Making the bridge between the classroom and personal experience

Fieldwork: My first goal is to teach flexibility of mind and to encourage students to look for complex relationships by showing them how folklore works. I also have many subsidiary goals. Perhaps the foremost among these is getting students to apply what they learn in the classroom to their lives. Personal experience made me a folklorist and I would like folklore to impact the personal lives of my students. There is no point in my putting as much effort as I do into my teaching, or my demanding as much as I do from my students, if it will not benefit them in all aspects of their lives. Thus, I have tried to get students to apply the material they learn in class. Every class has a fieldwork component. In courses on folk narrative, I have students collect stories from their roommates, their family, members of the community. In courses on ritual, in addition to studying Slavic rites, students document ritual activity in their own lives or they participate in an unfamiliar ritual and record their observations. They apply the analytical techniques learned in class to the material they collect. This creates a crucial bridge between the classroom and life. Having applied the techniques and theories learned my classroom to their personal lives at least once, they can use critical thinking in all aspects of life. I hope to set a pattern where those who have been my students approach everything analytically.

Response papers on E-folio: In addition to having students do fieldwork, I often ask for short response papers (approximately one to two paragraphs) using a new digital tool called E-folio. This is a software program on the web which lets students post what they write and allows students to read each other's work and respond to it. Usually, I assign either partners or teams to make sure that all students get a response from a peer. Through e-folio, students share their work with one another. They help each other and see the perspectives of their peers. (see appendix 3)

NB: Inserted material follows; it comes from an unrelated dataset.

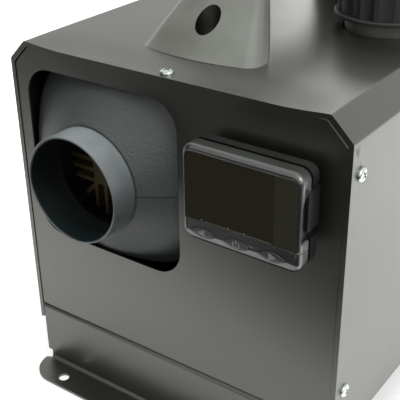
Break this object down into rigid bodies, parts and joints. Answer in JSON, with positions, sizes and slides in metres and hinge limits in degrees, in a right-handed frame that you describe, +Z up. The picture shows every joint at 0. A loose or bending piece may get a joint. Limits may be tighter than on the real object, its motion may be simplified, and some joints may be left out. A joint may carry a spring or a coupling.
{
  "type": "diesel air heater",
  "caption": "Portable fuel-burning air heater in a sheet-steel carry case with a built-in tank, round hot-air outlet, display and bolt-down feet.",
  "frame": {"origin": "centre of the four foot holes, on the surface the feet stand on", "axes": "+Z up; -Y out of the front, where the hot-air outlet is; +X to the right seen from the front"},
  "size_m": [0.2652, 0.4445, 0.3296],
  "materials": {
    "case_black": "satin",
    "zinc": "zinc plated",
    "nylon": "satin",
    "heater_shell": "fine grain",
    "ring_grey": "smooth satin",
    "cast_alloy": "as cast",
    "steel": "machined",
    "heat_steel": "heat-resistant steel, brushed",
    "gasket": "pressed fibre",
    "moulded_black": "moulded satin",
    "bronze": "sintered",
    "ferrite": "pressed ferrite",
    "copper_core": "varnished windings",
    "rubber": "matt",
    "tank_black": "blow-moulded",
    "cap_black": "moulded matt",
    "brass": "turned",
    "filter_clear": "clear",
    "line_white": "translucent",
    "handle_grey": "satin",
    "display_grey": "semi-gloss",
    "screen": "gloss",
    "board_green": "solder mask"
  },
  "bodies": {
    "case": {"stand": "case_black", "cover": "case_black", "cover_screws": "zinc", "front_panel": "case_black", "rear_panel": "case_black", "cable_gland": "nylon", "shell_upper": "heater_shell", "shell_lower": "heater_shell", "outlet_ring": "ring_grey", "inlet_grille": "heater_shell", "heat_exchanger": "cast_alloy", "overheat_sensor": "steel", "burner": "heat_steel", "burner_gasket": "gasket", "glow_plug": "steel", "blower_housing": "cast_alloy", "control_unit": "moulded_black", "motor_can": "zinc", "motor_bushes": "bronze", "motor_magnets": "ferrite", "fan_shroud": "moulded_black", "heater_bracket": "zinc", "bracket_screws": "zinc", "mounting_gasket": "gasket", "heater_studs": "steel", "heater_nuts": "zinc", "exhaust_pipe": "heat_steel", "intake_pipe": "cast_alloy", "floor_grommets": "rubber", "fuel_inlet_pipe": "steel", "fuel_tank": "tank_black", "tank_outlet": "brass", "tank_hose": "rubber", "fuel_filter": "filter_clear", "pump_hose": "rubber", "fuel_pump": "steel", "pump_sleeve": "rubber", "pump_bracket": "zinc", "fuel_line": "line_white", "line_sleeves": "rubber", "carry_handle": "handle_grey", "handle_screws": "zinc", "display_holder": "moulded_black", "holder_screws": "zinc", "display_back": "moulded_black", "display_frame": "display_grey", "display_window": "screen", "display_board": "board_green"},
    "rotor": {"motor_shaft": "steel", "armature": "copper_core", "combustion_impeller": "moulded_black", "hot_air_fan": "moulded_black"},
    "cap_seal": {"cap_seal": "rubber"},
    "tank_cap": {"tank_cap": "cap_black"},
    "button_left": {"button_left": "display_grey"},
    "button_power": {"button_power": "display_grey"},
    "button_right": {"button_right": "display_grey"}
  },
  "joints": [
    {"name": "fan_spin", "type": "hinge", "parent": "case", "child": "rotor", "pos_m": [-0.053, 0.08, 0.187], "axis": [0, 1, 0], "continuous": true},
    {"name": "cap_lift", "type": "slide", "parent": "case", "child": "cap_seal", "axis": [0, 0, 1], "range_m": [0, 0.01125]},
    {"name": "cap_turn", "type": "hinge", "parent": "cap_seal", "child": "tank_cap", "pos_m": [0.072, -0.034, 0.29], "axis": [0, 0, 1], "range_deg": [0, 810]},
    {"name": "button_left_press", "type": "slide", "parent": "case", "child": "button_left", "axis": [0, 1, 0], "range_m": [0, 0.0006], "stiffness_N_per_m": 800},
    {"name": "button_power_press", "type": "slide", "parent": "case", "child": "button_power", "axis": [0, 1, 0], "range_m": [0, 0.0006], "stiffness_N_per_m": 800},
    {"name": "button_right_press", "type": "slide", "parent": "case", "child": "button_right", "axis": [0, 1, 0], "range_m": [0, 0.0006], "stiffness_N_per_m": 800}
  ],
  "couplings": [
    {"joint": "cap_lift", "follows": "cap_turn", "m_per_rad": 0.00079577}
  ]
}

Opinion surveys: A year ago I started doing opinion surveys. Before we start a unit, I ask students to anonymously fill out a bubble sheet giving their opinions on material such as proper ritual behavior, or proper gender roles. I then present anonymous student responses in class and post them on the course web page. We discuss student responses and compare to student expectations and to the Slavic material that is in our readings and in lecture. Sample surveys from a recent course are in appendix 3. Opinion surveys are another way of increasing student "ownership" of a course, of making the connection between theoretical and foreign material and the lives of my students.

 

Staying current

Digital technology: To me, staying current involves not just keeping up with my field, but being aware of what is going on in the world around me and in the lives of students. My interest in digital media comes not just from its applicability to folklore, but also from its importance in the lives of the people in my classes. My courses have web pages. A sample web page may be viewed at: http://faculty.virginia.edu/kononenko. The web pages use assorted teaching and other digital tools such as E-folio and Toolkit. There are links to relevant sites such as a site giving maps of the former Soviet union, a site reporting on folklore field expeditions south of Moscow, and a site which publishes journal articles related to folklore. Soon, set of images, the project sponsored by the Teaching and Technology Initiative, will be available for student research. A good indication of the success of my work with digital media is the fact that several of my PhD's and many of my undergraduates work in information technology.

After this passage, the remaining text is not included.